The world needs more simple recursive lookup examples, and absolutely does not need more explication of DNS message parsing, any more than than an article talking about etcd's Raft implementation would benefit from a hand-rolled implementation of Protobufs.
It's (sadly) telling that all the dismissals are focused on packet parsing, and not like, bailiwick checking, which is understandably missing, but also really important.
This is the key case I wish HN allowed editorializing the title. Regardless how good the article is (or isn't) when they have titles like this it's inevitable the conversation will be about how the title was overreaching. If people were encouraged to make titles like this into something like "Making a simple DNS resolver with miekg/dns in Go" or even just "A DNS resolver in Go" when posting we'd avoid this multiple times a day recurring problem.
Or maybe it already is encouraged and people just aren't aware this counts as "misleading" or "linkbait" since it's not well described what the cutoff point is.
Either way both titles like this one and discussions of have long gotten old.
Edit: looks like the article moved to "A toy DNS resolver", excellent choice of wording IMO.

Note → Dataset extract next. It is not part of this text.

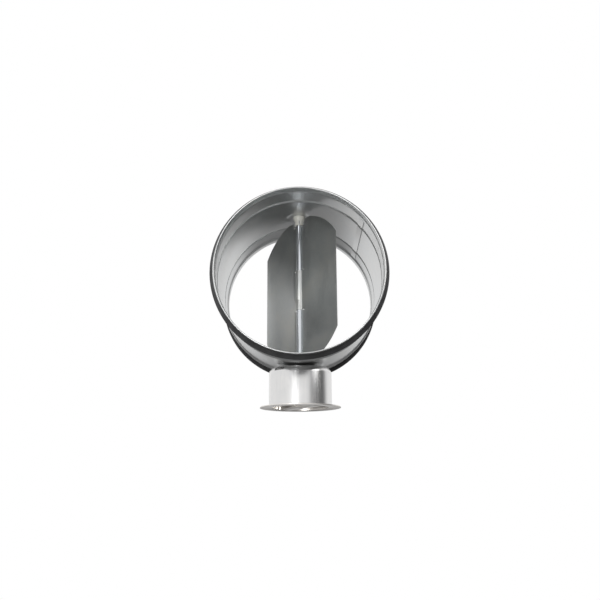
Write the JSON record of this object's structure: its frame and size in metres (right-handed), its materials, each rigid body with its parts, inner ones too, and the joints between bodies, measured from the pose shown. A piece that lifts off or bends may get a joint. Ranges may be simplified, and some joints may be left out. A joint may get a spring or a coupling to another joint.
{
  "type": "airflow limiter",
  "caption": "Round sheet-metal airflow limiter for ventilation ducts: casing with sealing lips at both ends, turning blade on an upright shaft, and a disc handle held off by a cup.",
  "frame": {"origin": "where the shaft's axis crosses the axis of the duct", "axes": "+Y along the duct from the front end to the rear end, +Z along the shaft away from the handle, X across the duct"},
  "size_m": [0.2088, 0.183, 0.2541],
  "materials": {
    "galvanised_sheet": "hot-dip galvanised sheet steel",
    "blade_sheet": "galvanised sheet steel, duller",
    "drawn_cup_steel": "drawn galvanised steel",
    "handle_steel": "pressed galvanised steel",
    "shaft_steel": "bright zinc-plated rod",
    "plated_small_parts": "zinc-plated steel",
    "spring_steel": "phosphated spring steel",
    "die_cast_zinc": "plain die-cast zinc",
    "natural_plastic": "natural moulded polyamide",
    "epdm_rubber": "black EPDM rubber"
  },
  "bodies": {
    "housing": {"casing": "galvanised_sheet", "front_gasket": "epdm_rubber", "rear_gasket": "epdm_rubber", "upper_bush": "natural_plastic", "lower_bush": "natural_plastic", "shaft_seal": "epdm_rubber", "stand_off_cup": "drawn_cup_steel", "cup_rivets": "plated_small_parts"},
    "damper": {"blade": "blade_sheet", "shaft": "shaft_steel", "retaining_ring": "spring_steel", "wave_spring": "spring_steel", "thrust_washer": "plated_small_parts", "stop_lever": "plated_small_parts", "handle_hub": "die_cast_zinc", "handle_disc": "handle_steel", "handle_screw": "plated_small_parts"}
  },
  "joints": [
    {"name": "blade_turn", "type": "hinge", "parent": "housing", "child": "damper", "pos_m": [0, 0, 0], "axis": [0, 0, 1], "range_deg": [-35, 55]}
  ]
}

"Making a simple DNS resolver with miekg/dns in Go" would have given me the false impression that the article was about how to use miekg/dns. "A DNS resolver in Go" would have given me the false impression that it was about a full-fledged DNS resolver meant for integrating with Go applications. The current title at least pushed me in the direction of understanding what the article is about, which is demonstrating how DNS resolution works using a short Go program.

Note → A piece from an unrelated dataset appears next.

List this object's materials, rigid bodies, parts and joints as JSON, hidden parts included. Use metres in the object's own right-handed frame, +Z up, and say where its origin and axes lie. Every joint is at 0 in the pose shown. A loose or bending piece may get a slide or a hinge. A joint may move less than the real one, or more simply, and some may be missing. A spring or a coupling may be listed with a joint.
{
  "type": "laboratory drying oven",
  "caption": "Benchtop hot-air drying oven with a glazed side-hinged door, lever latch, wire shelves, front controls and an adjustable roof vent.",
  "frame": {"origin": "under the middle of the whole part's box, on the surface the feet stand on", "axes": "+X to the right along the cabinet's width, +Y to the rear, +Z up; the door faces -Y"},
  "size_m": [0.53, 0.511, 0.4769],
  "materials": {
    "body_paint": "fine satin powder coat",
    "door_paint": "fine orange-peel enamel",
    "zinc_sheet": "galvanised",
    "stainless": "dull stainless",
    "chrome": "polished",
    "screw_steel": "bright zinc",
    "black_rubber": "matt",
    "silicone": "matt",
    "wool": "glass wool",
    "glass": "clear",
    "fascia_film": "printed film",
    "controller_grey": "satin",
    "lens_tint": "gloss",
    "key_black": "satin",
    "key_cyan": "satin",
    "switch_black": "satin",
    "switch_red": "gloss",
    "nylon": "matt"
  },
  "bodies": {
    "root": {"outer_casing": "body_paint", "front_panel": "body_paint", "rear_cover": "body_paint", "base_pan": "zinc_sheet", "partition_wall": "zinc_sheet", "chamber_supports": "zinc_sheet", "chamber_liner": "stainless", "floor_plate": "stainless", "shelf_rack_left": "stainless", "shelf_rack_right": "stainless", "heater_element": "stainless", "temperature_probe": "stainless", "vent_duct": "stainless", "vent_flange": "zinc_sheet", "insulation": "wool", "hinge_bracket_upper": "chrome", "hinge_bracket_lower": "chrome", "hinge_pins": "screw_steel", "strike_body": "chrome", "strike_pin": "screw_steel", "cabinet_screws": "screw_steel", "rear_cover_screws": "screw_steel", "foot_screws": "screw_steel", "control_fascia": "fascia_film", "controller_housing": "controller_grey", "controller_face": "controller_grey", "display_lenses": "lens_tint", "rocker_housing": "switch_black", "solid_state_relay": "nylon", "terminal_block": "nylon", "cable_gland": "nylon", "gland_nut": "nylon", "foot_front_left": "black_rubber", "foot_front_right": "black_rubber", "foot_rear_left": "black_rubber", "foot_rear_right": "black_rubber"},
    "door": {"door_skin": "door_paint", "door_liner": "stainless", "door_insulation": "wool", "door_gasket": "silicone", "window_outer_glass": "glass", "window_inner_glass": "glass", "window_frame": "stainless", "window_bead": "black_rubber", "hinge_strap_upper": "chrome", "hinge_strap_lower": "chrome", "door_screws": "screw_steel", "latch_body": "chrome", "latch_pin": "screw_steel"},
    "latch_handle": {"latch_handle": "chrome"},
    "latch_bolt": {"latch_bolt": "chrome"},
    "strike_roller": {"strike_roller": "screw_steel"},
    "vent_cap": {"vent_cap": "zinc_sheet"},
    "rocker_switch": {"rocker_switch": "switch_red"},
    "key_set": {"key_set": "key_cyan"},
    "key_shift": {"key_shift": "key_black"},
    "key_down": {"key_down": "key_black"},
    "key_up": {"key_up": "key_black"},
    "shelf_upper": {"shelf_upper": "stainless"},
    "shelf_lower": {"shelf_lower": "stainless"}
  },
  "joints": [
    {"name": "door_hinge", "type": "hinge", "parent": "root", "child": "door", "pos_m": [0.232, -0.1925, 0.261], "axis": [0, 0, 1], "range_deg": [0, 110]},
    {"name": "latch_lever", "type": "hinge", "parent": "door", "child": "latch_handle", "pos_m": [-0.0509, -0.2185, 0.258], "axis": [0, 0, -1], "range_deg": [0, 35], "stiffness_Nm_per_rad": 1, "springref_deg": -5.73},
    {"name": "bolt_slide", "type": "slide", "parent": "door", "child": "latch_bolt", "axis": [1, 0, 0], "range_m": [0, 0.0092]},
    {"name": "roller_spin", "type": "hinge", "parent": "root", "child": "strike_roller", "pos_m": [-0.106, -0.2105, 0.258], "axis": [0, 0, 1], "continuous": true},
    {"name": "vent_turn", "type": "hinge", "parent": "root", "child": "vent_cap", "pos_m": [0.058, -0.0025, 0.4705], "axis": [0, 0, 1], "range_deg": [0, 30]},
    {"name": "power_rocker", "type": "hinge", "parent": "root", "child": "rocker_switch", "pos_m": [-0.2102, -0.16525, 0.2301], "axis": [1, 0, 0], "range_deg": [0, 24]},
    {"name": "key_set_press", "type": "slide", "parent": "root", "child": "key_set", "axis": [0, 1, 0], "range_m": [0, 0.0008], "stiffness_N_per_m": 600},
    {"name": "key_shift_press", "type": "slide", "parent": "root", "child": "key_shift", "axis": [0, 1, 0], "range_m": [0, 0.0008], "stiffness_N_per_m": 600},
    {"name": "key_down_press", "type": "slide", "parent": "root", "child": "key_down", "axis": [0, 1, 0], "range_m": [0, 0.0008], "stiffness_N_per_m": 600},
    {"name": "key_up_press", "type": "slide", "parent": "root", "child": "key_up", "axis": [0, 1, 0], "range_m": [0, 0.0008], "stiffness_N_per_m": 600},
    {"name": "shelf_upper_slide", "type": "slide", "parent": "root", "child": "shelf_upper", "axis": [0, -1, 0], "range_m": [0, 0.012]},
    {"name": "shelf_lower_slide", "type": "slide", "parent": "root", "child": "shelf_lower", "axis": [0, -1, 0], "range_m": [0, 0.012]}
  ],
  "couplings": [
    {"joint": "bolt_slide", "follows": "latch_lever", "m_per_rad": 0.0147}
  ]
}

That wouldn't be a false impression, this article is indeed about how to use miekg/dns to make a resolver. Your comments on the other title already apply to the current title as is, it's one of things people hate about these titles but at least the cut title avoids the line count/"nothing is from scratch" debates.
Increasingly more accurate titles always accepted of course though but one thing for sure is the class of "<x> in <y lines>" are demonstrably a continuous problem to the point they are talked about instead of the articles they represent, they are not just minor wording nits one could come up with after staring at a title long enough.

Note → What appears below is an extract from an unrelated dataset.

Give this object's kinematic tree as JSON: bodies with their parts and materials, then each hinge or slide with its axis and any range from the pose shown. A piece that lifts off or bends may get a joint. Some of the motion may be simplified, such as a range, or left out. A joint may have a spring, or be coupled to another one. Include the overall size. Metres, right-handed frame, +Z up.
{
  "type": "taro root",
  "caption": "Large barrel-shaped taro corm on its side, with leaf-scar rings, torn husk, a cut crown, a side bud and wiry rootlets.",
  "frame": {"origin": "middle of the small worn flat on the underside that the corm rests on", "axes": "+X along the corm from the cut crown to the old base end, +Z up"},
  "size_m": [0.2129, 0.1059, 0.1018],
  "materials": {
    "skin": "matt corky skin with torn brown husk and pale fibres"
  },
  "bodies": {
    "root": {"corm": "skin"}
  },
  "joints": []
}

Edit: I really like the title the article itself changed to "A toy DNS resolver".
A small nit but it's actually important for the HN Rules of Titles: 'edit' and 'editorialize' are different things. You can sometimes edit a title, for instance if it's misleading or clickbait. You can't editorialize in titles no matter what.
The more general take I have seen is that it would give a "priority comment". That can result in problems like that but also more commonly just cause the comments to all act like a response to the "main" comment rather than general discourse on the topic. I can definitely see that though I also see the poster having a large amount of that control already in most cases since they get to pick the source they post.
I smiled at this, though the Sagan quote "If you wish to make an apple pie from scratch, you must first invent the universe" springs to mind. At some point to be reasonable you have to cut off the lower layers of abstraction or else it's madness.
Unbound leans on libresolv, so I don't think it's cheating to lean on external libraries - most of the hard part about resolvers is all the crufty RFCs you have to support anyway, not the basic nuts and bolts of resolving an A record.
I normally don't like comments like this but I think in this case your point stands. DNS is not 'easy' in that you have troves of RFCs and undocumented but expected behaviors to follow, etc. miekg/dns does all of the heavy lifting here.
Writing a resolver in it is a fun project, but bragging about the line count is silly.
miekg/dns literally only handles building/parsing the dns packets. Which may be a complicated activity and perhaps for you equals "doing all the heavy lifting" But it is absolutely not doing the "recursive resolve" algorithm at all here. I think parsing network packets is interesting but it's not the point of the article and saying that miekg/dns is doing all the heavy lifting doesn't give the article or it's author enough credit.
Honestly the comments of this type on this article sound more like you didn't actually read the article and are just knee jerk putting someone down. I hope that is not the case but maybe it would be good to examine why the message is coming off so distastefully.
miekg/dns is doing almost none of the heavy lifting here, which you can verify for yourself by counting the number of record types this code actually needs to parse to function, and comparing it to the number of record types miekg/dns supports and how much of the code exists just to dispatch to random record type handlers.
Correct; none of that is the heavy lifting of a recursive lookup. One way you know that is that similar code lives in every libc, but no libc I know of has a recursive resolver; the pattern of fobbing off complicated recursive queries to cache servers is so common that there's a name for library-style resolvers: "stub resolver".
You're not going to win this argument, no matter how many synonyms for "encode" and "decode" you come up with.
You have one extra "your" the final clause of that last sentence.
I'm not messing with you; as someone who does an unfortunate amount of DNS hacking, it is crazymaking to see so many people express the opinion that the hard part of doing DNS is just formatting the records. The argument you're presenting is a little like saying that "malloc" would be doing the heavy lifting in a C implementation of a graph minimum cost spanning tree.
This also isn't just an aesthetic argument. There is something profound about it. No language standard library I'm aware of includes a recursive lookup, despite the fact that you've pegged it as a "12 line for loop". They all in some way or other include DNS message codecs, but not the recursive lookup, despite the fact that it would be immensely useful to be able to write programs that did recursive lookups directly rather than relying on the system's configured recursive resolver. The reason for that is at least partly that recursive lookup is mystifying and spooks library implementors.
I've had the displeasure of writing both a series of DNS codecs and a recursive lookup routine. The codecs I've done throughout my career, going back to like 1997 with exploits for the Kashpureff cache poisoning bug. The recursor I finally got around to writing just a couple months ago, because recursive lookups are freaking complicated.
That the author got this recursive lookup so small that it broke everyone's brains is just more reason to be interested in this article. It's certainly not a reason to dismiss it. The reactions on this thread are pretty embarrassing.
Cannot second this enough. miekg/dns is probably tens of thousands of mature lines
of code covering all aspects of the DNS protocol. This feels like bragging about creating an minimal http client but really you just used libcurl to do the heavy lifting.
It is nothing at all like using libcurl to do an HTTP request, as libcurl handles the semantics of the HTTP protocol, and not just marshaling and unmarshaling HTTP requests and responses.
miekg/dns is also 20,000 lines of code most of which are not relevant to the task of doing a recursive lookup.
Seems more like writing an article where you explain how HTTP caching headers work by using libcurl to write a program to mirror a website. The purpose isn't showing off, it's education.